Present the following data again exactly as it is shown.

++++ COLLECTED MATERIAL ++++

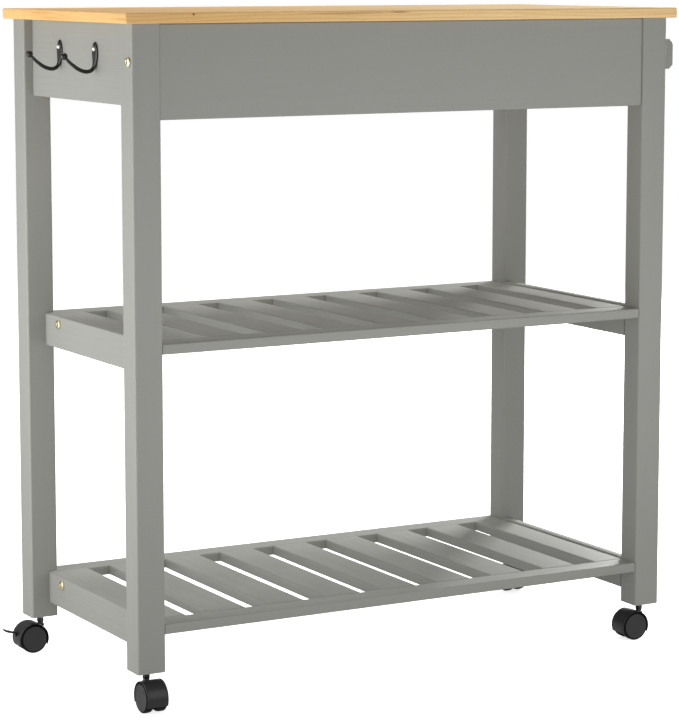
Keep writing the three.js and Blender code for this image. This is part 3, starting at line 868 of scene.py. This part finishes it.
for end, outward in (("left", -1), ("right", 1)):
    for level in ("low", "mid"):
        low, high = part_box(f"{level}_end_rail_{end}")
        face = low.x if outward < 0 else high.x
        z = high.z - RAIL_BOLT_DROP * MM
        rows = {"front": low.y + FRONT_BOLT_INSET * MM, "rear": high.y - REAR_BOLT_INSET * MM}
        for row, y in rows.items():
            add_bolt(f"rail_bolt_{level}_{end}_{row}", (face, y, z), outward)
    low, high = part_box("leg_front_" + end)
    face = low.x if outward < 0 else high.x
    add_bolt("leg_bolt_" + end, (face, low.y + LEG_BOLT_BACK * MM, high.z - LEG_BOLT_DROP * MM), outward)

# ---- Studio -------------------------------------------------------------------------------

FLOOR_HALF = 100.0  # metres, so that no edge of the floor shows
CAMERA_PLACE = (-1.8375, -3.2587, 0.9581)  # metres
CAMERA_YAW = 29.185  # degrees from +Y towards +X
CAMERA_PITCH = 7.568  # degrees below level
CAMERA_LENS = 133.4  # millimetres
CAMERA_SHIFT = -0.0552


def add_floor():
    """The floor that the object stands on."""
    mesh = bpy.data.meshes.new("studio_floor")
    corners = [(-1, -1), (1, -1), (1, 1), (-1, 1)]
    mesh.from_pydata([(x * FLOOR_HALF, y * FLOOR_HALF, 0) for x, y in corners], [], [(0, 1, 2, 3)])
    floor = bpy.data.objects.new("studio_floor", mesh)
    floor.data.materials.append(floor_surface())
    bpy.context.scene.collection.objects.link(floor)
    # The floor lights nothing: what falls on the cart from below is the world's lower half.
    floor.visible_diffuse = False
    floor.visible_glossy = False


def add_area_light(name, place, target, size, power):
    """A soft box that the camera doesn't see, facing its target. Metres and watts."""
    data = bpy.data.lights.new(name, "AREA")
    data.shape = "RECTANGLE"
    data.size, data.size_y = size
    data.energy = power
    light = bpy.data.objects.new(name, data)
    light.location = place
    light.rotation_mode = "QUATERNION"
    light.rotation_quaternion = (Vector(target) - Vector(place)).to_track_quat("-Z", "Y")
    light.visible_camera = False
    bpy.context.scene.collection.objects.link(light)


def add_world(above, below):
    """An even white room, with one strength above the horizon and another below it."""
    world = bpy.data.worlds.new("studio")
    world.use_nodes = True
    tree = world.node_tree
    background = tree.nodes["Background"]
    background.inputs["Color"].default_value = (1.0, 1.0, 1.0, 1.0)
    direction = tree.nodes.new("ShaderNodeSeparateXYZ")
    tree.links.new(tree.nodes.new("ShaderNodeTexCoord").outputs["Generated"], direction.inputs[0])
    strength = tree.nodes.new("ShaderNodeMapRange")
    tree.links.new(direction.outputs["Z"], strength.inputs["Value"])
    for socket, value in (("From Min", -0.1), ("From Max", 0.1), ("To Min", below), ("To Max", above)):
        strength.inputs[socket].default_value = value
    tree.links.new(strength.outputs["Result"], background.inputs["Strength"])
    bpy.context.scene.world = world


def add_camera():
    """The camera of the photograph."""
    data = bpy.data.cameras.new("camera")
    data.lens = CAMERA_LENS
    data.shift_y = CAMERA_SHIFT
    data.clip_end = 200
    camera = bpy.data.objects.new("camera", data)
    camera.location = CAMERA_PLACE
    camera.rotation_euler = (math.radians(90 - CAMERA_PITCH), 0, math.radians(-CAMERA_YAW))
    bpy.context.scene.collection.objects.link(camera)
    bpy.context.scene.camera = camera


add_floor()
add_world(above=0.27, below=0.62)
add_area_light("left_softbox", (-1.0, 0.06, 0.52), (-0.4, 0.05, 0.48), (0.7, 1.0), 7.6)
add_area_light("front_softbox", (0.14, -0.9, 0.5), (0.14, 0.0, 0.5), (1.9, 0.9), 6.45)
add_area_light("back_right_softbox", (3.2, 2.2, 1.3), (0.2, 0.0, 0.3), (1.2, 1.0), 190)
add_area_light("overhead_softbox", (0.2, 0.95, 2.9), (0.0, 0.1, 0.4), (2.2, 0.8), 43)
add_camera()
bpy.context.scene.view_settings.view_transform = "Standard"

++++

PROBLEM SOLUTION
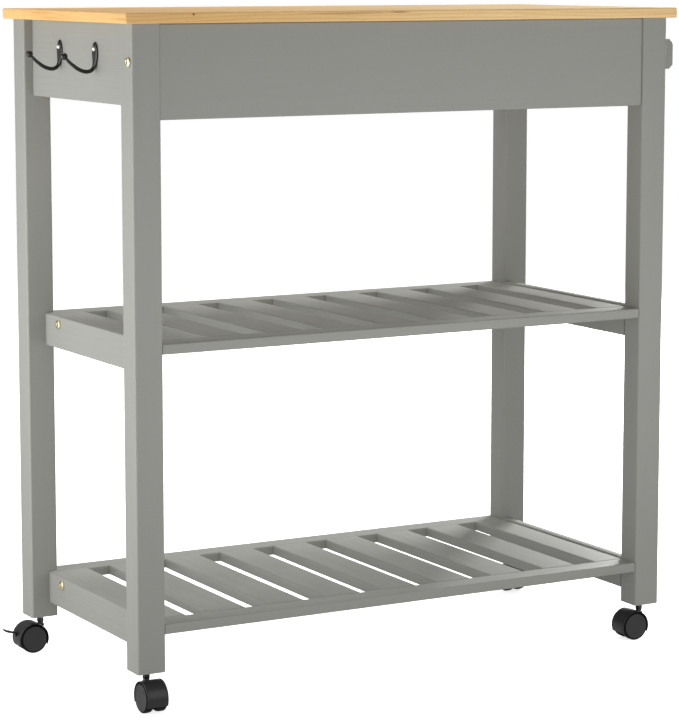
Keep writing the three.js and Blender code for this image. This is part 3, starting at line 868 of scene.py. This part finishes it.
for end, outward in (("left", -1), ("right", 1)):
    for level in ("low", "mid"):
        low, high = part_box(f"{level}_end_rail_{end}")
        face = low.x if outward < 0 else high.x
        z = high.z - RAIL_BOLT_DROP * MM
        rows = {"front": low.y + FRONT_BOLT_INSET * MM, "rear": high.y - REAR_BOLT_INSET * MM}
        for row, y in rows.items():
            add_bolt(f"rail_bolt_{level}_{end}_{row}", (face, y, z), outward)
    low, high = part_box("leg_front_" + end)
    face = low.x if outward < 0 else high.x
    add_bolt("leg_bolt_" + end, (face, low.y + LEG_BOLT_BACK * MM, high.z - LEG_BOLT_DROP * MM), outward)

# ---- Studio -------------------------------------------------------------------------------

FLOOR_HALF = 100.0  # metres, so that no edge of the floor shows
CAMERA_PLACE = (-1.8375, -3.2587, 0.9581)  # metres
CAMERA_YAW = 29.185  # degrees from +Y towards +X
CAMERA_PITCH = 7.568  # degrees below level
CAMERA_LENS = 133.4  # millimetres
CAMERA_SHIFT = -0.0552


def add_floor():
    """The floor that the object stands on."""
    mesh = bpy.data.meshes.new("studio_floor")
    corners = [(-1, -1), (1, -1), (1, 1), (-1, 1)]
    mesh.from_pydata([(x * FLOOR_HALF, y * FLOOR_HALF, 0) for x, y in corners], [], [(0, 1, 2, 3)])
    floor = bpy.data.objects.new("studio_floor", mesh)
    floor.data.materials.append(floor_surface())
    bpy.context.scene.collection.objects.link(floor)
    # The floor lights nothing: what falls on the cart from below is the world's lower half.
    floor.visible_diffuse = False
    floor.visible_glossy = False


def add_area_light(name, place, target, size, power):
    """A soft box that the camera doesn't see, facing its target. Metres and watts."""
    data = bpy.data.lights.new(name, "AREA")
    data.shape = "RECTANGLE"
    data.size, data.size_y = size
    data.energy = power
    light = bpy.data.objects.new(name, data)
    light.location = place
    light.rotation_mode = "QUATERNION"
    light.rotation_quaternion = (Vector(target) - Vector(place)).to_track_quat("-Z", "Y")
    light.visible_camera = False
    bpy.context.scene.collection.objects.link(light)


def add_world(above, below):
    """An even white room, with one strength above the horizon and another below it."""
    world = bpy.data.worlds.new("studio")
    world.use_nodes = True
    tree = world.node_tree
    background = tree.nodes["Background"]
    background.inputs["Color"].default_value = (1.0, 1.0, 1.0, 1.0)
    direction = tree.nodes.new("ShaderNodeSeparateXYZ")
    tree.links.new(tree.nodes.new("ShaderNodeTexCoord").outputs["Generated"], direction.inputs[0])
    strength = tree.nodes.new("ShaderNodeMapRange")
    tree.links.new(direction.outputs["Z"], strength.inputs["Value"])
    for socket, value in (("From Min", -0.1), ("From Max", 0.1), ("To Min", below), ("To Max", above)):
        strength.inputs[socket].default_value = value
    tree.links.new(strength.outputs["Result"], background.inputs["Strength"])
    bpy.context.scene.world = world


def add_camera():
    """The camera of the photograph."""
    data = bpy.data.cameras.new("camera")
    data.lens = CAMERA_LENS
    data.shift_y = CAMERA_SHIFT
    data.clip_end = 200
    camera = bpy.data.objects.new("camera", data)
    camera.location = CAMERA_PLACE
    camera.rotation_euler = (math.radians(90 - CAMERA_PITCH), 0, math.radians(-CAMERA_YAW))
    bpy.context.scene.collection.objects.link(camera)
    bpy.context.scene.camera = camera


add_floor()
add_world(above=0.27, below=0.62)
add_area_light("left_softbox", (-1.0, 0.06, 0.52), (-0.4, 0.05, 0.48), (0.7, 1.0), 7.6)
add_area_light("front_softbox", (0.14, -0.9, 0.5), (0.14, 0.0, 0.5), (1.9, 0.9), 6.45)
add_area_light("back_right_softbox", (3.2, 2.2, 1.3), (0.2, 0.0, 0.3), (1.2, 1.0), 190)
add_area_light("overhead_softbox", (0.2, 0.95, 2.9), (0.0, 0.1, 0.4), (2.2, 0.8), 43)
add_camera()
bpy.context.scene.view_settings.view_transform = "Standard"